Ich sehe einen Zusammenhang zwischen der zunehmenden Gewaltbereitschaft in der realen Welt und der Fragmentierung im Netz, die auch ein Klima der Radikalisierung und des Hasses fördert. Das deutsche Strafrecht, etwa durch den Straftatbestand der Volksverhetzung, setzt hier klare Grenzen, wann geschürter Hass gegen Gruppen oder Einzelpersonen strafbar ist. Ich würde mir wünschen, dass diese Gesetze konsequenter angewandt werden, auch im digitalen Raum, um die Ausbreitung von Hasspropaganda, die oft in realer Gewalt mündet, effektiver zu bekämpfen. Dabei geht es nicht darum, neue Einschränkungen der Presse- oder Meinungsfreiheit zu schaffen, sondern bestehende Gesetze wirksam anzuwenden. Dabei dürfen aber nicht im Überschwang von Aktionstagen vermutlich satirisch gemeinte Posts zum Grund für eine Hausdurchsuchung gemacht werden; es geht um die wirklich harten Fälle von Gewaltandrohungen und verletzender Verächtlichmachung der Würde. Die technischen Fragen – wie das Nachverfolgen von IPAdressen und das Löschen rechtswidriger Inhalte – machen deutlich, warum Plattformen reguliert werden müssen. Es gilt jedoch, eine Balance zu finden, damit die Presse- und Meinungsfreiheit nicht unnötig eingeschränkt wird, während offensichtliche Rechtsverletzungen geahndet werden. Presse trägt hier eine besondere Verantwortung. Sie leistet einen wichtigen Beitrag, indem sie Nutzern hilft,
zwischen Tatsachen und Falschnachrichten zu unterscheiden. Diese Ordnungsfunktion gehört seit jeher zur Aufgabe einer freien Presse: durch sachliche Berichterstattung und fundierte Kommentierung Gerüchte und unbelegte Meinungen an den Rand zu drängen. Ich würde mir sehr wünschen – und dafür werbe ich auch im Hörsaal –, dass das gesellschaftliche Bewusstsein für die Bedeutung der freien Presse wieder wächst.
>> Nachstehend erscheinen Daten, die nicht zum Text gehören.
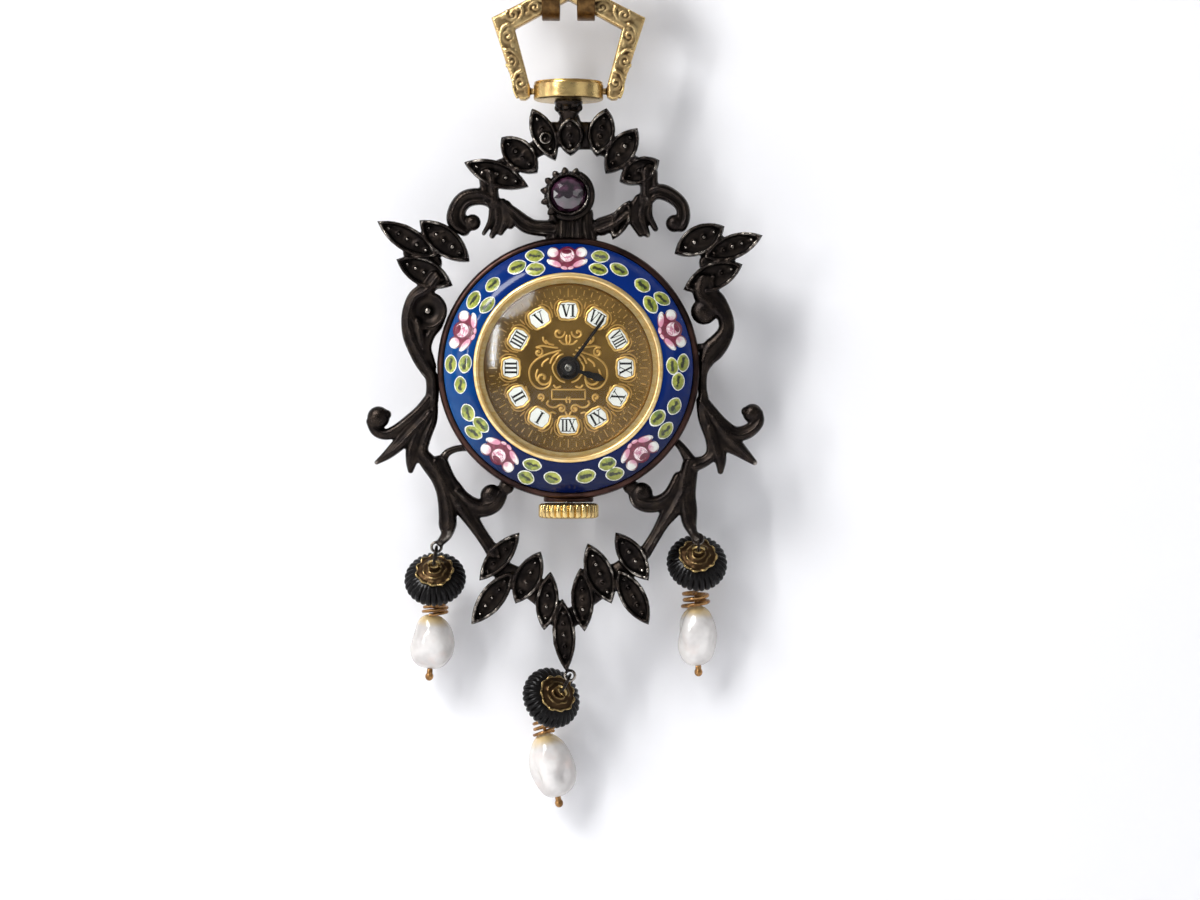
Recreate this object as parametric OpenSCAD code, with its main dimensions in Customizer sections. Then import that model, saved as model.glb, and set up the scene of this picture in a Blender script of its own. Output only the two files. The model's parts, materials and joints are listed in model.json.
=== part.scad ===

Presse zu abonnieren, ist ein wesentlicher Bestandteil einer fundierten Meinungsbildung und akademischen Ausbildung. Diese Bereitschaft muss stärker im Elternhaus und in der Schule gefördert werden, damit Medienbildung als Grundlage einer funktionierenden Demokratie verankert bleibt.
Das Interview führte Antje Jungmann.
Prof. Dr. Dr. Udo Di Fabio war von 1999 bis 2011 Richter am Bundesverfassungsgericht. Er lehrt als Universitätsprofessor in Bonn und publiziert u.a. als Mitherausgeber der Fachzeitschrift »Archiv des öffentlichen Rechts«.